The engineer reviews every finding and release summary before any PLM action.
CIM Database remains the system of record.

This avoids three traps:

sounding like a public AI chatbot,
implying automatic PLM release/write-back,
or promising that Theegarten data is already in a production customer-controlled system before the pilot boundary is agreed.

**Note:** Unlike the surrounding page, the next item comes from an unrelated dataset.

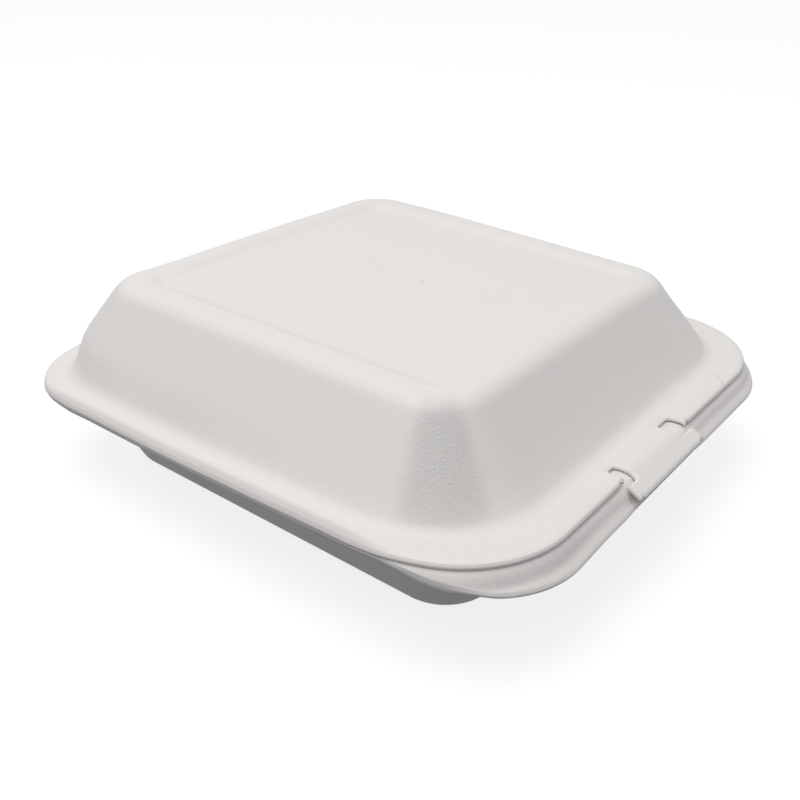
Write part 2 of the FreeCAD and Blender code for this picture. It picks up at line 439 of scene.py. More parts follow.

What The Public Theegarten Page Can Safely Say¶

Safe public claim	Internal detail	Avoid saying
RapidDraft supports a controlled local/private AI route	Current reference stack uses local inference, LiteLLM, Knowledge/RAG, Postgres + pgvector	"Theegarten data is already fully on-prem in production"
The Agent calls backend tools, not browser model endpoints	Browser-to-model calls are not the product path	endpoint names, raw ports, tokens, hostnames
Findings are evidence-linked	Sources may be drawing zones, BOM rows, DFM rules, or cited documents	"The AI sees everything"
Engineer approval stays mandatory	Human-in-the-loop is a product and liability boundary	"fully automatic release"
No silent training	Project indexing can be retrieval-only inside a boundary	"we train on your drawings"
DGX Spark is a pilot/reference appliance	Larger shared teams may need GPU servers or customer AI platforms	"DGX Spark is the default department production server"

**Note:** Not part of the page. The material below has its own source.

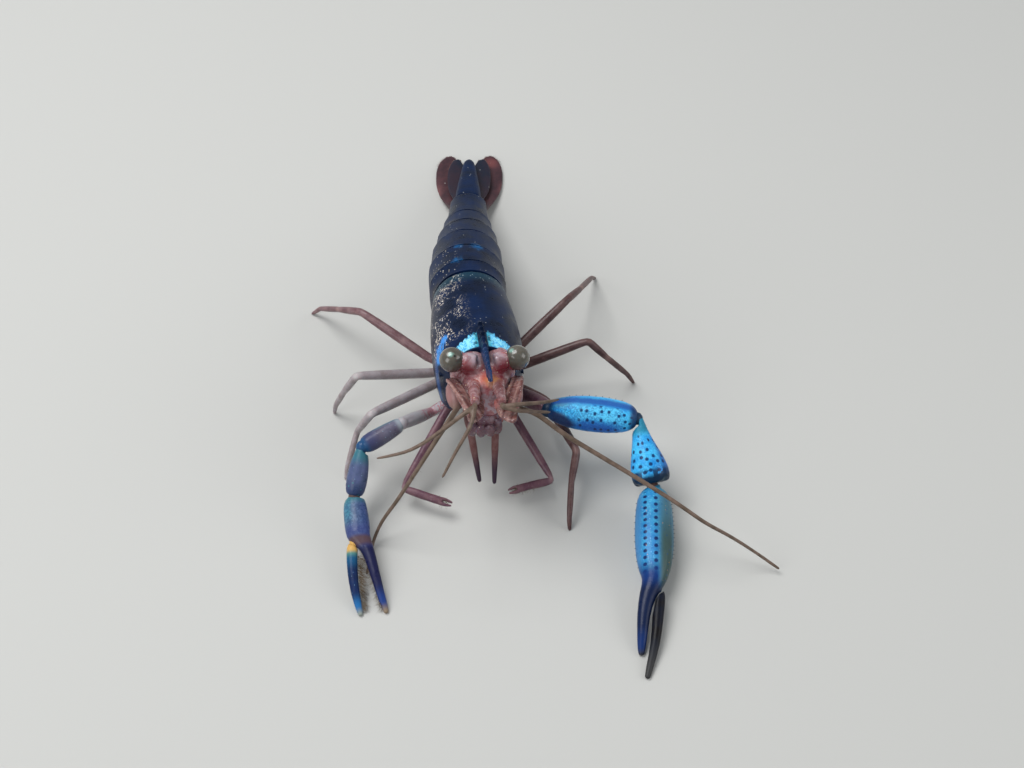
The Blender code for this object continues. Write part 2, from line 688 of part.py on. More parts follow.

Design Implications For Theegarten Page¶

The page should show one professional architecture visual with these layers:

flowchart LR
  A["Theegarten release package<br/>Drawing, BOM, metadata, EPLAN/CIM context"] -->
  B["RapidDraft review workspace<br/>deterministic checks + agent tools"] -->
  C["Controlled AI / Knowledge runtime<br/>private model route + cited retrieval"] -->
  D["Evidence-linked findings<br/>source, action, confidence, owner"] -->
  E["Engineer approval<br/>CIM Database remains authoritative"]

Visual language:

engineering workflow first, infrastructure second,
visible customer/private boundary,
clear human approval gate,
no secret endpoints or internal server names,
no vendor logo pile,
avoid a generic "AI cloud" diagram.

Roadmap Boundaries¶

Near-term pilot:

one selected release workflow,
one sample package,
a small rule/evidence checklist,
controlled local/private architecture review,
cited findings and review report,
human approval.

Later enterprise:

deeper PLM/PDM connector governance,
wider EPLAN/CIM Database sync,
Qdrant/object-store scale-out,
Temporal-backed durable workflows,
customer SSO/RBAC hardening,
signed offline updates,
enterprise GPU scheduling.

Do not sell later enterprise capabilities as if they are required for the first Theegarten follow-up page.

Sources¶

Local research report: /Users/adeelyj/code/local ai server setup/architecture research reports/Local AI architecture chathgpt.md
Local research report: /Users/adeelyj/code/local ai server setup/architecture research reports/Local AI architecture perplexity.md
Current reference implementation: /Users/adeelyj/code/local ai server setup/local-ai-stack-repo/docs/local-ai-wiki/overview-architecture.md
Current reference implementation: /Users/adeelyj/code/local ai server setup/local-ai-stack-repo/docs/local-ai-wiki/service-inventory-port-map.md
Current reference implementation: /Users/adeelyj/code/local ai server setup/local-ai-stack-repo/docs/local-ai-wiki/rag-ingestion-search-guide.md
Current validation notes: /Users/adeelyj/code/local ai server setup/local-ai-stack-repo/docs/validation/260603_eplan_rag_knowledge_upgrade/README.md
Theegarten pilot architecture page: ../../docs_theegarten/local-ai-agent-flow.md

Open Questions¶

Should Theegarten's preferred pilot boundary be on-prem hardware, dedicated private EU hosting, or customer-approved enterprise AI infrastructure?
Which sample Theegarten release package can be used to validate retrieval, drawing/BOM checks, and EPLAN context?
Should the public customer page mention DGX Spark visually, or keep the visual abstract to avoid anchoring on hardware too early?
Which enterprise architecture tier should RapidDraft prepare first: Compose pilot, single-node appliance, or Helm/Kubernetes?